Vibrant Faith institute learned that it takes 5-7 Christian caring adults to raise a Christian child. That is beyond mom and dad and that means all of us. If you are a Christian adult, regardless if you have children in your home or not, you are a Christian parent. What if our vision here are Bethany was that every child and youth who walked through our doors on Sunday or Wednesday had 5-7 adults who knew their name and at least one thing about them to ask them about? Maybe a hobby, or how that math test went. How could that change the life of a teenager struggling with self-worth? Or a child whose parent is ill? What if this community and every congregation is a place where our young people can’t wait to get to each week because they are known, seen and loved? How might this change the world?

I want everyone 18 and under to come forward. If your child is under 6 please come up with them mom or dad. Hi all! Did you know that Jesus sees you? Did you know that Jesus sees you not as the future of the church but of the RIGHT NOW of the church? You are so important! Can all of you write your name on this name tag and put it on. (parents of young kids, please help). Ok I’m going to give you all five little pieces of paper. On the papers, there is a place for your name and one thing that you really love to do: My name is: I love to:
Write your name and just one thing (the same thing on each paper) that you love to do. We’ll all sing Jesus Loves Me while you do that. Now, I want you to leave these name tags on until after you go home.  Go and give those sheets to five adults in the congregation. Don’t be shy and adults reach out for one! After worship-go to the fellowship hall and adults, find the child who’s name you have and ask them about the thing that they love to do. You matter to them. You are their people and they are yours. Together we are the beloved community of Christ and in Christ.

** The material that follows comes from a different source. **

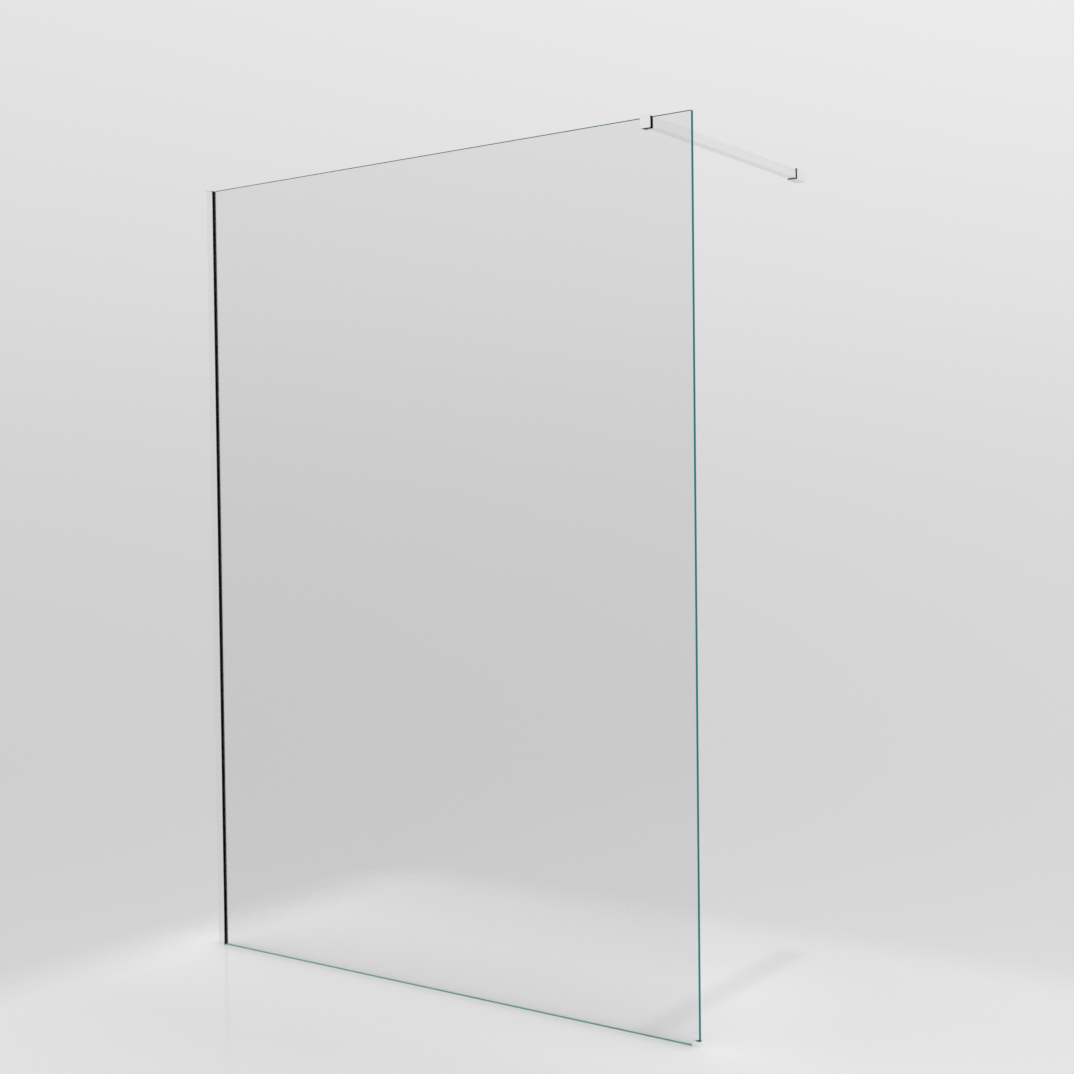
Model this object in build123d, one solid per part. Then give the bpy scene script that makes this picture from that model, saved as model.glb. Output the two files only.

Jesus knew the importance of community. Jesus sought out the man he healed after he had been expelled from the synagogue and made sure that this man knew that his restored vision had nothing to do with what he did or didn’t know. Knowing that Jesus is one sent to reveal God’s love to all people, especially those whom the world doesn’t want to see, is the only thing that matters. Jesus as the light of the world gives us a new way to see ourselves, to see others and to see how we are as the church together. Jesus restores our sight to see each other as valued, as brother and sister, as equals, as beloved. You see, it’s all about relationship. Relationship with Jesus who opens our eyes to a new vision of how the world, how the church, how the future will be in God’s love. Amen.